Given this tortured history with the exploitative power culture in the world, especially the big bully in North America, is there any wonder why Haiti does not have any mature civil institutions; why it does not have any infrastructure development with regard to roads, electricity, and telephone lines; why its education and health care systems are nonexistent; why its efforts at self-preservation are disorganized and ineffectual; and why its would-be representatives have not been able to engage in any constituency organization and development, thus forcing autocratic political mechanisms on the people.

How many hundreds of billions of dollars has the free world extorted and stolen from Haiti — wealth that could have been used to improve the condition of the people and relieve the unremitting cycles of poverty they have had to endure under US occupation and exploitation? To be sure, the Haitians have made a lot of bad decisions over the past 200 years; however, if Haiti would have been given the respect it deserved as a free country with a free will 200 years ago, if it could have operated freely without having to constantly counter the racist spectre to the north, today its people would have been able to deal effectively with hurricanes and earthquakes, minimizing human suffering, degradation, humiliation, and dependence.

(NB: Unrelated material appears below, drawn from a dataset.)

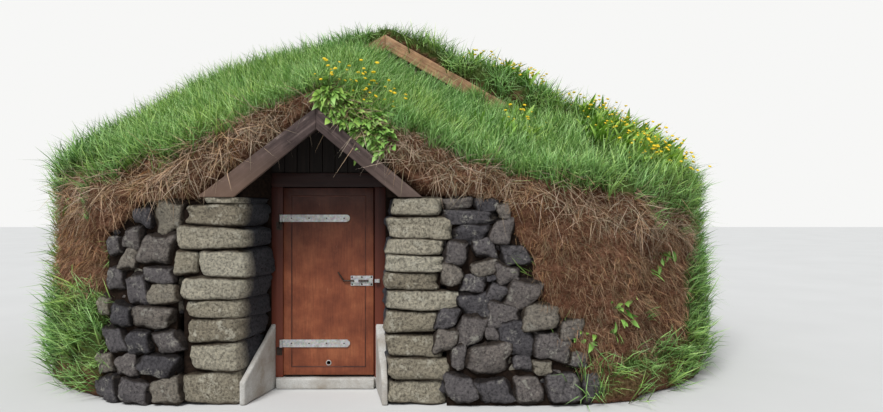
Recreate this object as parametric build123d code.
# A small turf house: a stone and earth mound around one boarded room, with a low gabled porch in front.
# All sizes are in millimetres. +Z is up, +X is to the right of someone facing the door, and the door
# faces -Y. The origin is on the lowest ground, in the middle of the footprint.
from build123d import *
import math
import os

# The earth and stone mass
house_width = 6600
house_length = 6400
front_corner_radius = 2000
rear_corner_radius = 1100
wall_batter = 2.5            # degrees that the outer faces lean inwards
stone_height = 1600          # top of the stone walls, where the turf courses begin
front_bank_left = 1200       # widths of the rounded earth banks beside the stone front
front_bank_right = 1400
cutter_height = 5000         # tall enough to pass the crest of the mound
mound_overreach = 100        # the cross-sections run this far past the footprint

# The room
room_width = 3300
gable_setback = 2000         # from the front of the house to the main gable
rear_wall_depth = 1100       # from the rear gable to the back of the house
plate_pocket = 200           # width of the ledge inside the side walls that carries the wall plates

# The main roof
roof_apex = 3400             # upper face of the roof boards at the ridge
roof_pitch = 29.5            # degrees
roof_board = 35              # thickness, measured vertically
eaves_width = 1000           # from the lower end of the boards to the outside of the house
rafter_depth = 138           # measured vertically
rafter_width = 80
rafter_count = 6
rafter_end_gap = 60          # from a gable's boarding to the first rafter
ridge_beam_width = 100
ridge_beam_depth = 200
wall_plate_width = 120
wall_plate_depth = 135       # at its lower, outer edge
gable_boarding = 40          # thickness of the boarded gables
bargeboard_rise = 20         # the bargeboards stand this far above the roof boards
bargeboard_depth = 160       # measured vertically
bargeboard_thick = 35

# The turf on the main roof
ridge_turf = 120             # turf on the boards at the ridge
flank_x = 1250
flank_turf_left = 420
flank_turf_right = 300
eaves_turf_left = 560        # turf on the lower ends of the boards
eaves_turf_right = 430
shoulder_inset = 400         # from the outside of the house
shoulder_fall = 330          # below the turf at the ends of the boards
edge_fall = 820

# The turf against the main gable and the rear gable, as (x, depth below the roof boards' upper face)
apron_crest = (-100, 143)
apron_left = (-1250, -400)
apron_right = (1000, 210)
rear_apron_crest = (0, 1070)
rear_apron_flank = (1250, 250)

# The turf at the front, as heights above the top of the stone walls
brow_crest = 850
brow_left = (-1080, 540)
brow_right = (550, 370)
brow_eaves_left = 150
brow_eaves_right = (1800, 80)
brow_shoulder_left = 40
brow_shoulder_right = -100
brow_shoulder_inset = 700    # on the right, from the outside of the house
brow_edge_left = -60
brow_edge_right = -200

# The turf at the back, as heights above the top of the stone walls
rear_brow_crest = 140
rear_brow_flank = 100
rear_brow_eaves = 20
rear_brow_shoulder = -60
rear_brow_edge = -150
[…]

And so it is not less than the greatest folly in the world for two past US presidents, Bill Clinton and George W. Bush, to get on the airwaves and appeal for aid for the Haitian earthquake victims and their families. Are they trying to assuage a guilty conscience? Probably not, because these two and all the US administrations that preceded them did everything they could to turn Haiti into an 18th century plantation, complete with an endless supply of (African) slaves. But then again, this is the kind of hypocrisy and duplicity that racist Americanism and symbolic democracy for export are made of.